◆ Object modeling scripts:
┄┄┄┄┄┄

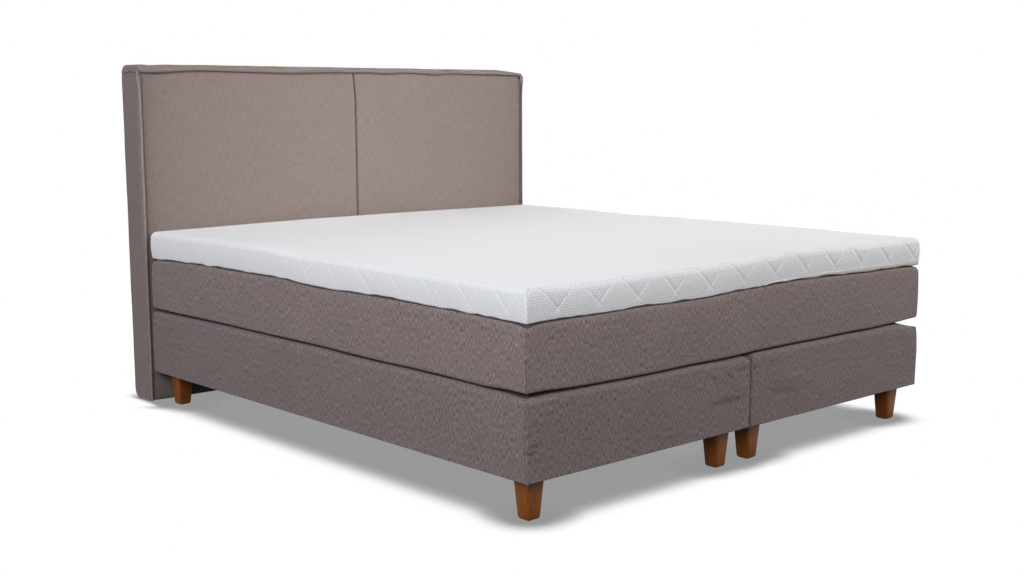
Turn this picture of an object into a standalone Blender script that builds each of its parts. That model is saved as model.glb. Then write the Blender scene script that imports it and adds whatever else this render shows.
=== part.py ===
# Box spring bed for two: a pair of sprung boxes on wooden legs, one mattress across both,
# a knitted topper and an upholstered headboard. Lengths are in metres.
# The foot of the bed points to -Y, the headboard stands at +Y, and +Z is up.
# The origin is on the floor, under the middle of the whole bed.

import bpy
import bmesh
from math import cos, pi, radians, sin
from mathutils import Vector

# Overall sizes
bed_width = 1.800
bed_length = 2.000
leg_height = 0.118
box_height = 0.226
mattress_height = 0.184
topper_height = 0.095
headboard_overhang = 0.014
headboard_height = 1.215
headboard_depth = 0.1257
headboard_floor_gap = 0.009

# Clearances
seat_gap = 0.0003
box_gap = 0.004
dust_hole_clearance = 0.002
cut_overrun = 0.002

# Frame of a box
rail_thickness = 0.022
rail_chamfer = 0.002
block_size = 0.090
block_height = 0.040
batten_width = 0.024
batten_height = 0.028
slat_width = 0.070
slat_thickness = 0.016
slat_pitch = 0.180
slat_notch = 0.003

# Springs, felt and upholstery of a box
spring_pitch = 0.085
felt_thickness = 0.004
pad_thickness = 0.030
cover_thickness = 0.004
box_side_bulge = 0.0025
box_corner_radius = 0.010
hem_width = 0.016
hem_thickness = 0.0012
hem_round = 0.003

# Legs and the nuts they screw into
leg_top_width = 0.062
leg_foot_width = 0.0445
leg_inset = 0.041
leg_corner_radius = 0.008
leg_sole_round = 0.005
stud_radius = 0.004
stud_length = 0.045
nut_wall = 0.0012
nut_barrel_length = 0.014
nut_flange_radius = 0.010
nut_flange_thickness = 0.0015

# Plates that hold the two boxes together
connector_length = 0.120
connector_width = 0.040
connector_thickness = 0.003
connector_corner_radius = 0.006
connector_hole_radius = 0.0025
connector_hole_inset = 0.012
connector_distance = 0.300

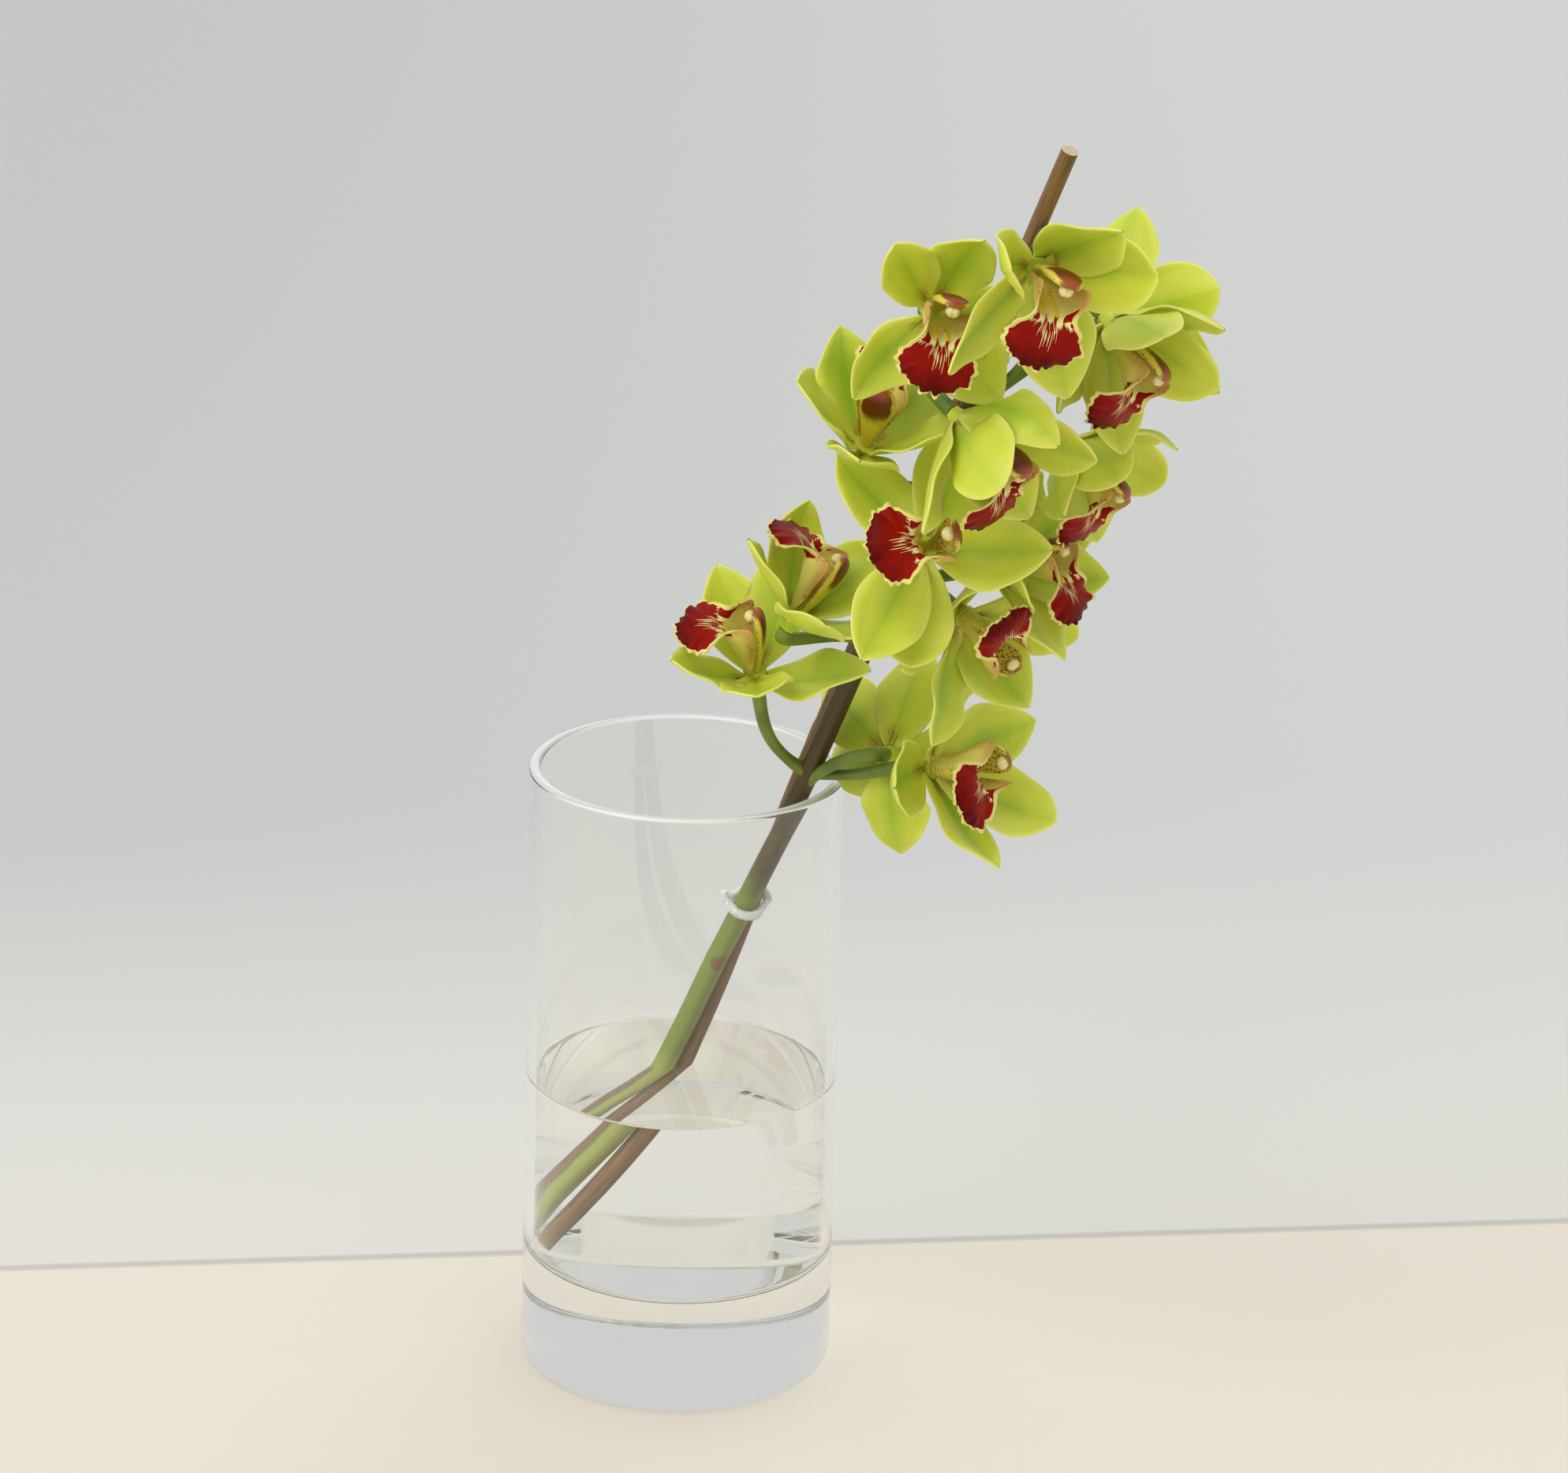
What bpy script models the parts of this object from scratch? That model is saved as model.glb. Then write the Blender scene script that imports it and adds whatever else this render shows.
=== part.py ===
# A cut cymbidium orchid spray, tied to a cane, standing in a clear glass vase with water.
# Metres, +Z up. The origin is the middle of the vase's underside; the spray leans to +X and -Y.

import math

import bmesh
import bpy
from mathutils import Matrix, Vector

MM = 0.001

# Vase: a heavy cylinder, a little wider at the foot than at the rim.
vase_height = 300 * MM
vase_rim_radius = 73.7 * MM
vase_foot_radius = 75 * MM
vase_wall = 5.4 * MM
vase_floor = 55 * MM
vase_cove = 6 * MM
vase_foot_edge = 2 * MM
vase_rim_edge = 1.2 * MM
vase_sides = 32
water_level = 145 * MM

# Touching pieces keep this gap.
gap = 0.3 * MM

# Cane: its middle as height, x and y in millimetres. It bends in the vase and is straight above.
cane_radius = 3.75 * MM
cane_sides = 8
cane_route = (
    (58, -51.7, -6.4),
    (75, -38, -1),
    (95, -24.5, 4.5),
    (120, -10.5, 8.5),
    (145, 1.2, 10.2),
    (175, 13, 9),
    (205, 23, 4),
    (240, 33.3, -5.7),
    (300, 49.9, -26.5),
    (625, 153, -139),
)
cane_node_heights = (150, 330, 500)
cane_node_reach = 4
cane_node_swell = 0.6 * MM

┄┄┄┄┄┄

◆ WHAT IS ASKED:
Each line from the start of the listing above through the line containing "from mathutils import Vector" should be copied exactly, please, with no other lines added.

◆ EXERCISE OUTPUT:
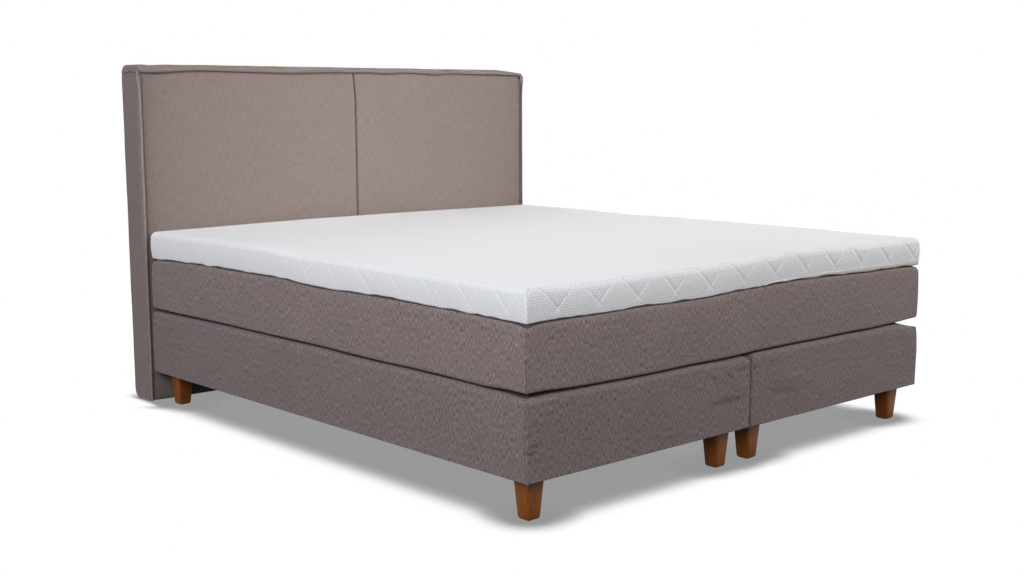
Turn this picture of an object into a standalone Blender script that builds each of its parts. That model is saved as model.glb. Then write the Blender scene script that imports it and adds whatever else this render shows.
=== part.py ===
# Box spring bed for two: a pair of sprung boxes on wooden legs, one mattress across both,
# a knitted topper and an upholstered headboard. Lengths are in metres.
# The foot of the bed points to -Y, the headboard stands at +Y, and +Z is up.
# The origin is on the floor, under the middle of the whole bed.

import bpy
import bmesh
from math import cos, pi, radians, sin
from mathutils import Vector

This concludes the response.